At just after 9:00am, as I was thinking about cutting the engine, one of the DJs interrupted the other and there was an awkward silence for just a moment…just long enough that it caught my attention and I did not turn off my engine.
“Another plane just hit the 2nd tower. I don’t understand what’s happening.” And neither did I. And neither did the rest of America.
I sat in my car and for the next 20 minutes listened intently to verbal chaos.
I walked through the day room where there were two TVs on different stations but both were playing the same footage over and over. There was no single engine private plane losing the edge of a wing. There was a commercial jet filled with regular people, that tore into the middle of the North Tower and immediately turned to smoke. People on a Tuesday morning, many of which who were also on their way to their next morning meeting.

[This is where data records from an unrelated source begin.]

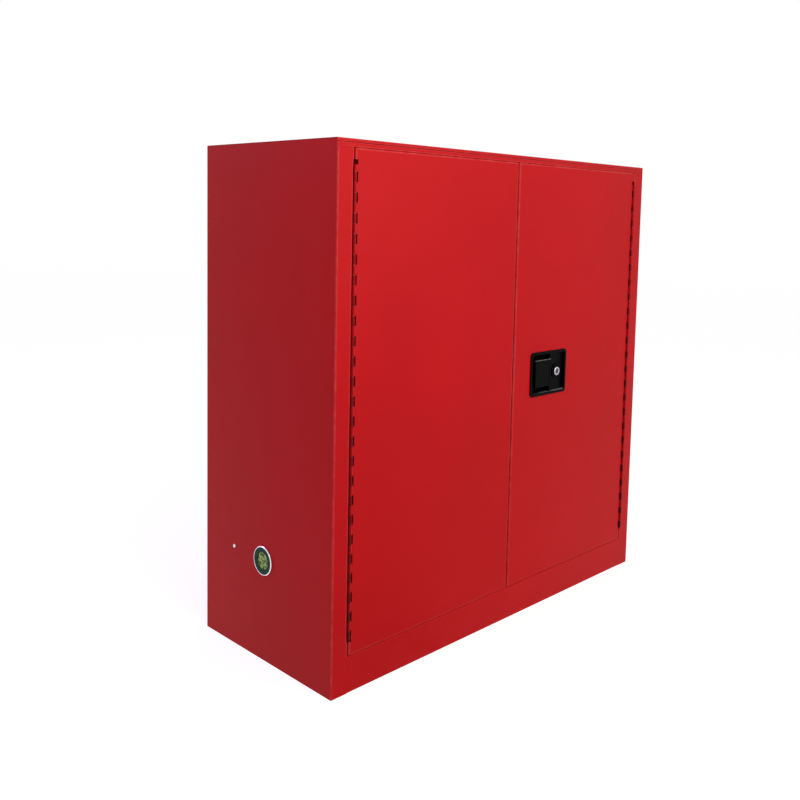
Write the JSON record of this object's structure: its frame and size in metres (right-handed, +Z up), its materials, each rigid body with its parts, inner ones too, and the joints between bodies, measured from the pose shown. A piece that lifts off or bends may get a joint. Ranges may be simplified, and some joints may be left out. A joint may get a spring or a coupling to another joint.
{
  "type": "flammable safety cabinet",
  "caption": "Floor-standing double-walled steel safety cabinet for flammable liquids, with flush hinged doors, a flush paddle handle with a rod latch, screened vents and a shelf.",
  "frame": {"origin": "on the floor, under the middle of the cabinet", "axes": "+Z up, the doors face -Y, and +X is to the right of someone who stands in front of the doors"},
  "size_m": [1.098, 0.4598, 1.12],
  "materials": {
    "red_paint": "satin powder coat",
    "black_plastic": "satin moulding",
    "chrome_metal": "polished",
    "zinc_metal": "zinc plated",
    "brass_mesh": "fine woven mesh",
    "green_plastic": "satin moulding"
  },
  "bodies": {
    "cabinet": {"left_side_panel": "red_paint", "right_side_panel": "red_paint", "top_panel": "red_paint", "base_panel": "red_paint", "back_panel": "red_paint", "left_liner": "red_paint", "right_liner": "red_paint", "top_liner": "red_paint", "back_liner": "red_paint", "sump_pan": "red_paint", "top_strike": "zinc_metal", "bottom_strike": "zinc_metal", "left_hinge_frame_leaf": "red_paint", "left_hinge_pin": "zinc_metal", "right_hinge_frame_leaf": "red_paint", "right_hinge_pin": "zinc_metal", "left_vent_tube": "chrome_metal", "left_vent_mesh": "brass_mesh", "left_vent_ring": "green_plastic", "left_vent_nut": "zinc_metal", "right_vent_tube": "chrome_metal", "right_vent_mesh": "brass_mesh", "right_vent_ring": "green_plastic", "right_vent_nut": "zinc_metal", "earth_screw": "zinc_metal", "earth_nut": "zinc_metal", "left_front_shelf_strip": "zinc_metal", "left_front_shelf_clip": "zinc_metal", "left_rear_shelf_strip": "zinc_metal", "left_rear_shelf_clip": "zinc_metal", "right_front_shelf_strip": "zinc_metal", "right_front_shelf_clip": "zinc_metal", "right_rear_shelf_strip": "zinc_metal", "right_rear_shelf_clip": "zinc_metal"},
    "left_door": {"left_door_outer_pan": "red_paint", "left_door_inner_pan": "red_paint", "left_hinge_door_leaf": "red_paint", "centre_strike": "zinc_metal"},
    "right_door": {"right_door_outer_pan": "red_paint", "right_door_inner_pan": "red_paint", "right_hinge_door_leaf": "red_paint", "top_rod_guide": "zinc_metal", "bottom_rod_guide": "zinc_metal", "centre_bolt_guide": "zinc_metal", "handle_housing": "black_plastic", "paddle_pin": "zinc_metal", "lock_cylinder": "chrome_metal", "crank_pivot": "zinc_metal"},
    "paddle": {"handle_paddle": "black_plastic"},
    "key_plug": {"lock_plug": "chrome_metal", "lock_cam": "zinc_metal"},
    "crank": {"latch_crank": "zinc_metal"},
    "top_rod": {"top_rod": "zinc_metal"},
    "bottom_rod": {"bottom_rod": "zinc_metal"},
    "centre_bolt": {"centre_bolt": "zinc_metal"},
    "shelf": {"shelf": "zinc_metal"}
  },
  "joints": [
    {"name": "left_door_hinge", "type": "hinge", "parent": "cabinet", "child": "left_door", "pos_m": [-0.50145, -0.2269, 0.594], "axis": [0, 0, -1], "range_deg": [0, 180]},
    {"name": "right_door_hinge", "type": "hinge", "parent": "cabinet", "child": "right_door", "pos_m": [0.50145, -0.2269, 0.594], "axis": [0, 0, 1], "range_deg": [0, 180]},
    {"name": "top_rod_slide", "type": "slide", "parent": "right_door", "child": "top_rod", "axis": [0, 0, -1], "range_m": [0, 0.0119], "stiffness_N_per_m": 100, "springref_m": -0.018},
    {"name": "bottom_rod_slide", "type": "slide", "parent": "right_door", "child": "bottom_rod", "axis": [0, 0, 1], "range_m": [0, 0.01199]},
    {"name": "centre_bolt_slide", "type": "slide", "parent": "right_door", "child": "centre_bolt", "axis": [1, 0, 0], "range_m": [0, 0.01199]},
    {"name": "paddle_hinge", "type": "hinge", "parent": "right_door", "child": "paddle", "pos_m": [0.15, -0.2229, 0.593], "axis": [0, 0, 1], "range_deg": [0, 38]},
    {"name": "crank_turn", "type": "hinge", "parent": "right_door", "child": "crank", "pos_m": [0.135, -0.2259, 0.593], "axis": [0, 1, 0], "range_deg": [0, 40.2]},
    {"name": "key_turn", "type": "hinge", "parent": "right_door", "child": "key_plug", "pos_m": [0.178, -0.2259, 0.593], "axis": [0, 1, 0], "range_deg": [0, 90]},
    {"name": "shelf_lift", "type": "slide", "parent": "cabinet", "child": "shelf", "axis": [0, 0, 1], "range_m": [0, 0.04]}
  ],
  "couplings": [
    {"joint": "bottom_rod_slide", "follows": "top_rod_slide", "ratio": 1},
    {"joint": "centre_bolt_slide", "follows": "top_rod_slide", "ratio": 1},
    {"joint": "paddle_hinge", "follows": "top_rod_slide", "rad_per_m": 55.404},
    {"joint": "crank_turn", "follows": "top_rod_slide", "rad_per_m": 58.32}
  ]
}
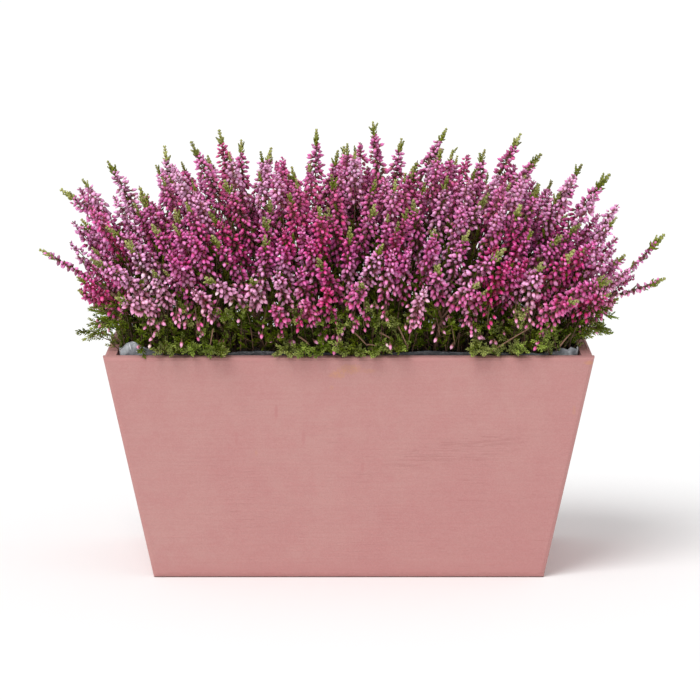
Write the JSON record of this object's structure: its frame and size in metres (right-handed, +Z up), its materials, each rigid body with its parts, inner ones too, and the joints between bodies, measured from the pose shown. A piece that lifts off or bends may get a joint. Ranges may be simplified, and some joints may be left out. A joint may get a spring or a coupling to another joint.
{
  "type": "potted heather",
  "caption": "Tapered wooden trough, painted dusty pink and lined with grey film, planted with heather: leafy woody stems with sprays of pink and magenta bud spikes.",
  "frame": {"origin": "middle of the trough's flat underside, on the surface that it stands on", "axes": "+X along the trough's length, to the right seen from the front; +Z up; the front faces -Y"},
  "size_m": [0.5174, 0.2461, 0.3671],
  "materials": {
    "paint": "matte",
    "film": "satin",
    "soil": "matte",
    "foliage": "matte",
    "buds": "matte"
  },
  "bodies": {
    "root": {"front_panel": "paint", "back_panel": "paint", "left_end_panel": "paint", "right_end_panel": "paint", "bottom_board": "paint", "liner": "film", "soil": "soil", "spray_01_stem": "foliage", "spray_01_bloom": "buds", "spray_02_stem": "foliage", "spray_02_bloom": "buds", "spray_03_stem": "foliage", "spray_03_bloom": "buds", "spray_04_stem": "foliage", "spray_04_bloom": "buds", "spray_05_stem": "foliage", "spray_05_bloom": "buds", "spray_06_stem": "foliage", "spray_06_bloom": "buds", "spray_07_stem": "foliage", "spray_07_bloom": "buds", "spray_08_stem": "foliage", "spray_08_bloom": "buds", "spray_09_stem": "foliage", "spray_09_bloom": "buds", "spray_10_stem": "foliage", "spray_10_bloom": "buds", "spray_11_stem": "foliage", "spray_11_bloom": "buds", "spray_12_stem": "foliage", "spray_12_bloom": "buds", "spray_13_stem": "foliage", "spray_13_bloom": "buds", "spray_14_stem": "foliage", "spray_14_bloom": "buds", "spray_15_stem": "foliage", "spray_15_bloom": "buds", "spray_16_stem": "foliage", "spray_16_bloom": "buds", "spray_17_stem": "foliage", "spray_17_bloom": "buds", "spray_18_stem": "foliage", "spray_18_bloom": "buds", "spray_19_stem": "foliage", "spray_19_bloom": "buds", "spray_20_stem": "foliage", "spray_20_bloom": "buds", "spray_21_stem": "foliage", "spray_21_bloom": "buds", "spray_22_stem": "foliage", "spray_22_bloom": "buds", "spray_23_stem": "foliage", "spray_23_bloom": "buds", "spray_24_stem": "foliage", "spray_24_bloom": "buds", "spray_25_stem": "foliage", "spray_25_bloom": "buds", "spray_26_stem": "foliage", "spray_26_bloom": "buds"}
  },
  "joints": []
}
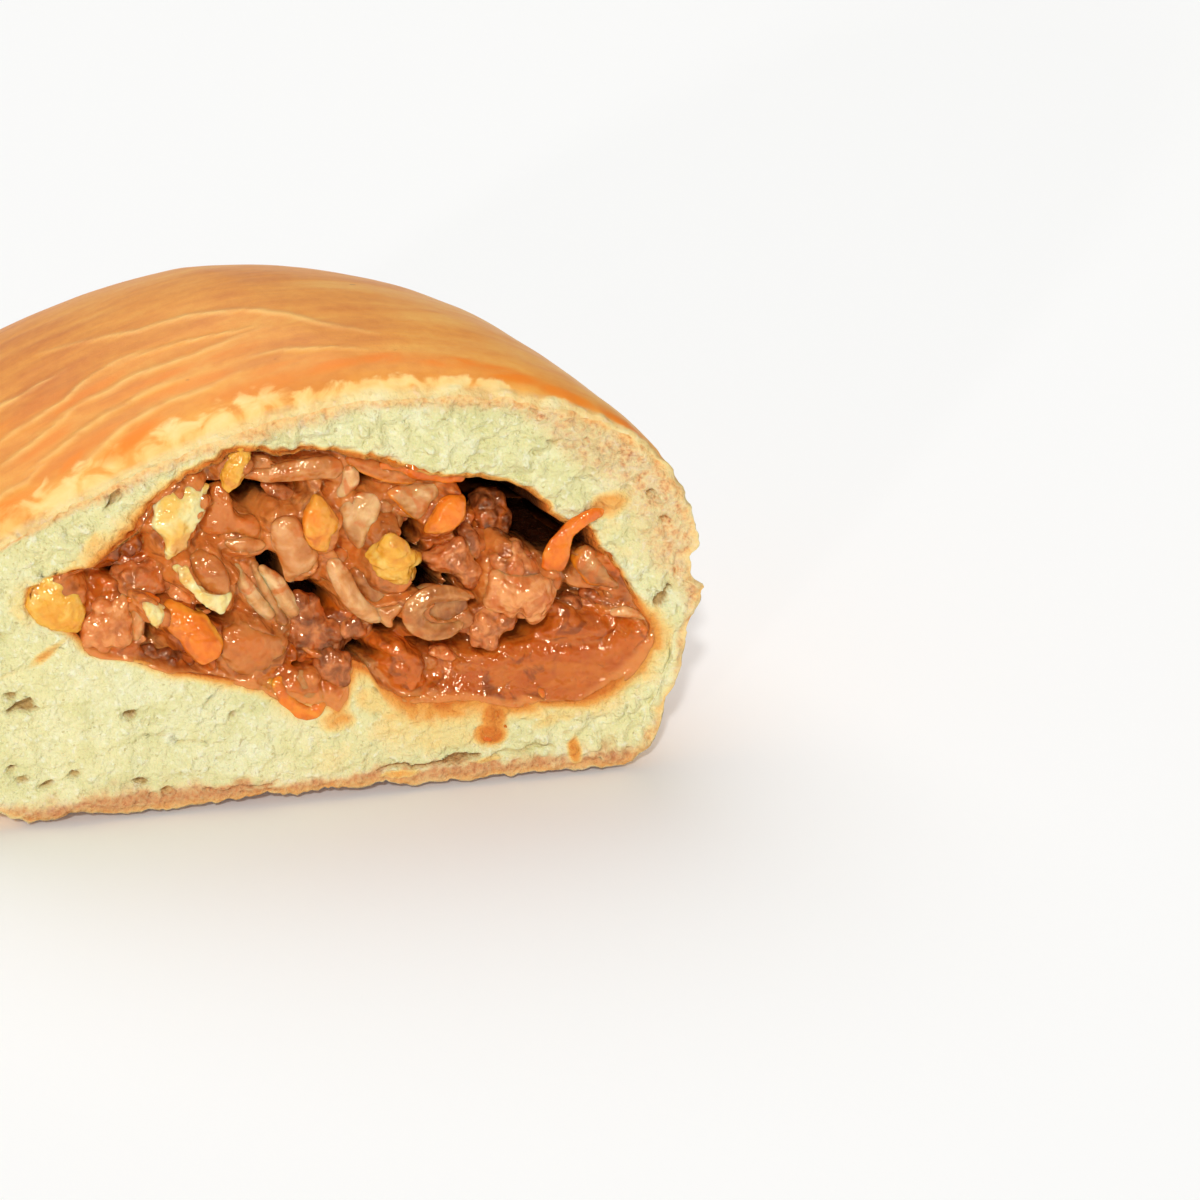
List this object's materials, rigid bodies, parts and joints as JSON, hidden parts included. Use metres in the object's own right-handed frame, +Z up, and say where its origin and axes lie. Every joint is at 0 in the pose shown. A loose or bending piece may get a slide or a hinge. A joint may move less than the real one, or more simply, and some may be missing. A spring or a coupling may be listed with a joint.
{
  "type": "halved beef empanada",
  "caption": "Baked beef empanada cut across: a thick soft dough shell with a glazed browned crust, open at the cut on a filling of minced beef, onion and carrot.",
  "frame": {"origin": "on the flat underside, below the middle of the body's length", "axes": "+Z up out of the underside, -Y out of the cut face, +X towards the blunt side where the dough was folded over"},
  "size_m": [0.0794, 0.0613, 0.0411],
  "materials": {
    "baked_dough": "egg-washed orange-brown crust with a satin shine, and a pale matt yellow-cream crumb at the cut",
    "beef_filling": "moist and glossy, brown minced beef with onion and carrot in a thin orange-brown sauce"
  },
  "bodies": {
    "root": {"dough": "baked_dough", "filling": "beef_filling"}
  },
  "joints": []
}
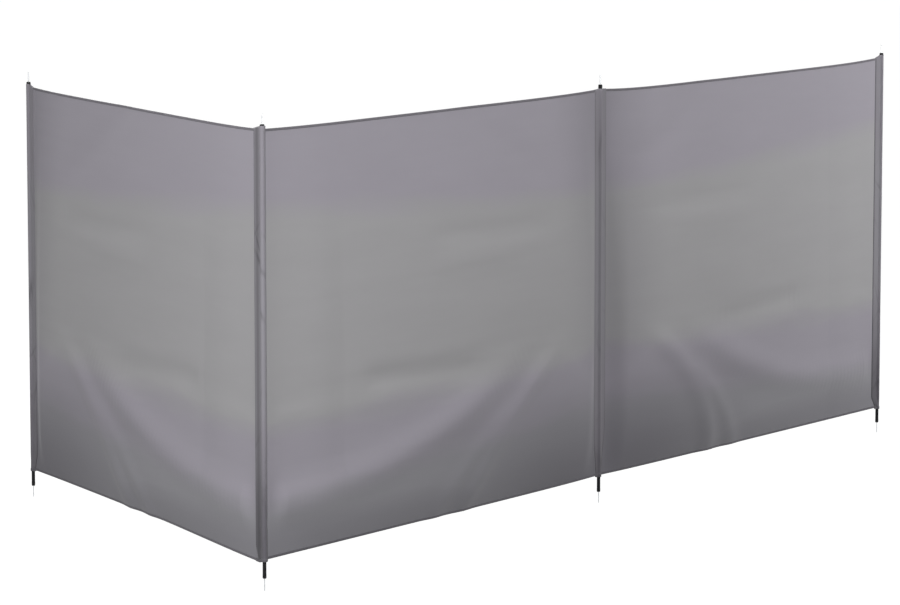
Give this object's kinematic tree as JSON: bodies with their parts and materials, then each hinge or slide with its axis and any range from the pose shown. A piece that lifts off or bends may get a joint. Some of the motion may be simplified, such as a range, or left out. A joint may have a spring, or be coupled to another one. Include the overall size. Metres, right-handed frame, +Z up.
{
  "type": "beach windbreak",
  "caption": "Beach windbreak: bays of grey woven cloth with hems, sewn pockets over upright black poles, steel pins at the top and foot of each pole, pitched as an L",
  "frame": {"origin": "centre of the corner pole's foot, on the ground", "axes": "+Z up, +X along the long side from the corner pole to the last pole, the short side on +Y"},
  "size_m": [4.0177, 1.8188, 1.553],
  "materials": {
    "pole_paint": "satin black paint",
    "cap_plastic": "matt black moulded plastic",
    "pin_steel": "bright zinc-plated steel",
    "bay_cloth": "plain woven polyester, matt",
    "pocket_cloth": "plain woven polyester, doubled and stitched",
    "hem_cloth": "plain woven polyester, folded over and stitched"
  },
  "bodies": {
    "root": {"pole_1": "pole_paint", "pole_2": "pole_paint", "pole_3": "pole_paint", "pole_4": "pole_paint", "top_cap_1": "cap_plastic", "top_cap_2": "cap_plastic", "top_cap_3": "cap_plastic", "top_cap_4": "cap_plastic", "foot_1": "cap_plastic", "foot_2": "cap_plastic", "foot_3": "cap_plastic", "foot_4": "cap_plastic", "top_pin_1": "pin_steel", "top_pin_2": "pin_steel", "top_pin_3": "pin_steel", "top_pin_4": "pin_steel", "ground_pin_1": "pin_steel", "ground_pin_2": "pin_steel", "ground_pin_3": "pin_steel", "ground_pin_4": "pin_steel", "pocket_1": "pocket_cloth", "pocket_2": "pocket_cloth", "pocket_3": "pocket_cloth", "pocket_4": "pocket_cloth", "cloth_bay_1": "bay_cloth", "cloth_bay_2": "bay_cloth", "cloth_bay_3": "bay_cloth", "top_hem_1": "hem_cloth", "top_hem_2": "hem_cloth", "top_hem_3": "hem_cloth", "bottom_hem_1": "hem_cloth", "bottom_hem_2": "hem_cloth", "bottom_hem_3": "hem_cloth"}
  },
  "joints": []
}
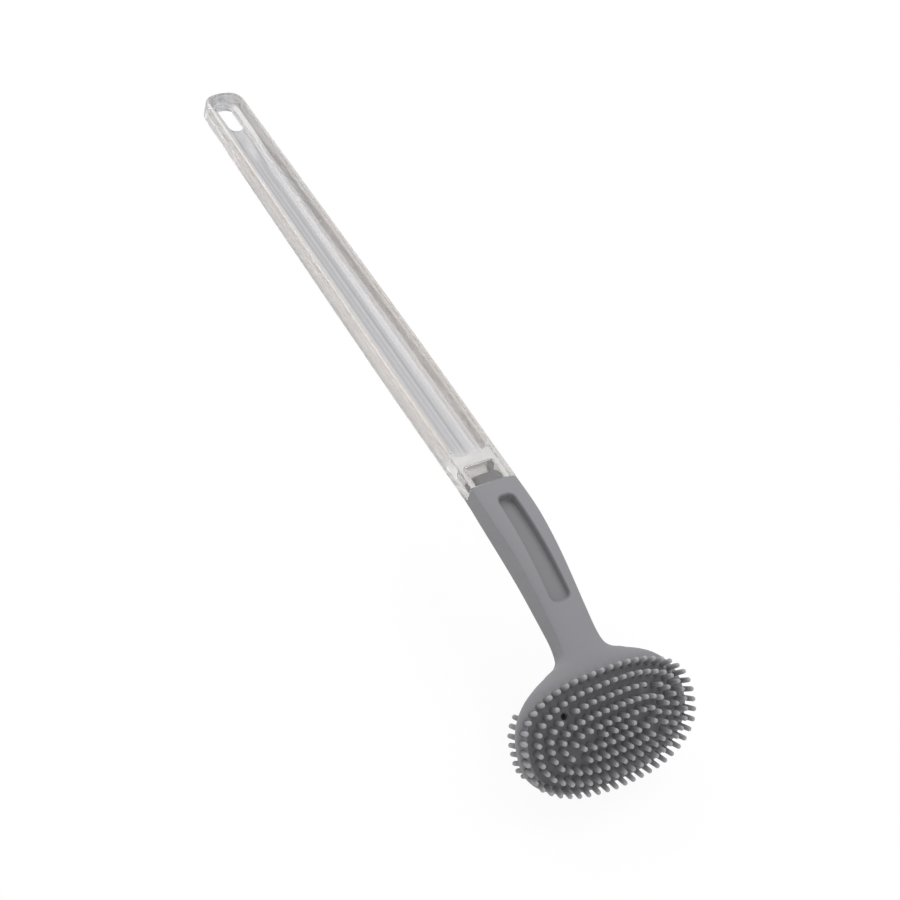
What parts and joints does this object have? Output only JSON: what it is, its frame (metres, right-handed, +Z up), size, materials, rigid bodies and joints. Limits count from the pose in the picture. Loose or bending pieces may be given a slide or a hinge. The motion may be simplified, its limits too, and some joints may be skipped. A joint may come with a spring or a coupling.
{
  "type": "toilet brush",
  "caption": "Rubber-headed toilet brush: an oval domed head covered in short soft nubs on a bent grey neck, plugged into a long clear channel-shaped handle with a hanging slot.",
  "frame": {"origin": "middle of the bounding box's bottom, on the floor that the brush lies on", "axes": "+Y along the brush towards the hanging end, +Z up out of the nubbed face's side, +X to the side"},
  "size_m": [0.0912, 0.4162, 0.0508],
  "materials": {
    "clear_plastic": "clear, glossy",
    "rigid_plastic": "satin",
    "soft_rubber": "soft matte",
    "nub_rubber": "soft matte",
    "back_nub_rubber": "soft matte"
  },
  "bodies": {
    "handle": {"handle": "clear_plastic"},
    "head": {"core": "rigid_plastic", "skin": "soft_rubber", "nub_pad": "nub_rubber", "back_nubs_left": "back_nub_rubber", "back_nubs_lower_left": "back_nub_rubber", "back_nubs_lower_right": "back_nub_rubber", "back_nubs_right": "back_nub_rubber"}
  },
  "joints": [
    {"name": "head_pull", "type": "slide", "parent": "handle", "child": "head", "axis": [0, -0.9906, 0.1367], "range_m": [0, 0.02]}
  ]
}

Though there was still no explanation, if you stood long enough to watch all 17 minutes of footage there were certain things you knew you could probably rule out.
“Becky….Becky…can you turn this crap off and put on my shows?” Poor Pearl. She said my name with such certainty and yet my name is not Becky and there were no shows to put on this morning. My heart leaped and sank at the same time as Pearl’s spindly fingers wrapped around my hand. Her wedding bands spun lopsided on her thin ring finger and the diamond dug into my palm. She would never contemplate what just happened and likely 10 minutes from now would not even remember sitting and watching the thousands of sacrificed souls who would forever change history in our country. I wondered if this is what dementia must be like. I stood there watching this tragedy unfold in footage so telling, so horrifying that even after it was over, it wasn’t over as the smoke poured out of each building as if they were chimneys. Papers and ashes fluttered and floated to the ground like the first snow while bodies surreal while airborne sank as if tied to anchors at the bottom of the sea. Footage of chaotic and confused armies of identical living dead covered in head to toe gray soot were wandering trying to find a foxhole that did not exist. Camera crews live filmed authoritative sounding officers standing in the lobby and strategizing their plan. Community servants looking for leadership while nodding heads with axes raised and probably breathing the same sigh of hope I was that there were people who knew what they were doing and there would be an end of the day soon. But then came the first BANG. loud enough that it was audible on the crappy 20 inch TV. The workers stopped talking and looked around.
And then there it was again BANG. And again. I remember none of them moved or spoke a word but they looked to each other silently, uncomfortably. It was that pause that made me know exactly what was falling to the ground over and over outside of those lobby windows.
They went back to talking about how to safely evacuate the higher floors with less authority and I was overcome with that same stillness. And just when I had reconciled the first image of the planes crashing and exploding as the least shocking, it was shown again. Those of us who were not afflicted with dementia or a failing memory felt like we were seeing it again for the first time because now it couldn’t be confused with a bad action film that needed to be changed over to the Price is Right. Now we had an idea of what came after as those recordings from ground zero became reality and unfurled into the collapse of the towers rather than a cut to the harried phone dispatcher who is also try to keep concerned citizens out of the red faced fire chief’s office.
And then life went on.
I had a meeting the very next day with a former employer who wanted to me to come back to them and pay my tuition for graduate school which started the following week. I spoke nothing of 9/11 again. An old colleague was sitting at her desk and I waved to her smiling. She and her husband were important political figures in my city and I can only imagine what went through her mind as I bounced away seemingly oblivious to our hearts in our throats. I didn’t even ask about her son who lived right across the Hudson River. But see…that was the thing. I thought no one knew how to act because I didn’t. It still was far enough away that we could all go on like normalish. I was aware enough to know other parts of the world were much more quietly dealing with genocides and bombings and terror every single day. To assume that American lives are so much more valuable as compared to the rest of the world made me feel conflicted and I wasn’t sure what to do with that even though no one was comparing. I was newly married, had a new job on the horizon and was two years out from a new future and I didn’t want to think about what it meant to have an invisible enemy who could turn my vacation flight into an act of war.
And that is what I told myself.
And then life went on. And eventually it did for everyone else too.
Life wondering exactly how a loved one died or if maybe they would show up some day. Life fearful of invisible people who ‘hate freedom’ and creating terrorists out of neighbors and seatmates in our minds. Life of conspiracy theories about government far beyond just the tinfoil hat people. Life of knowing just how good people can be to one another. Life of knowing just how horrible people can be to one another. And life went on.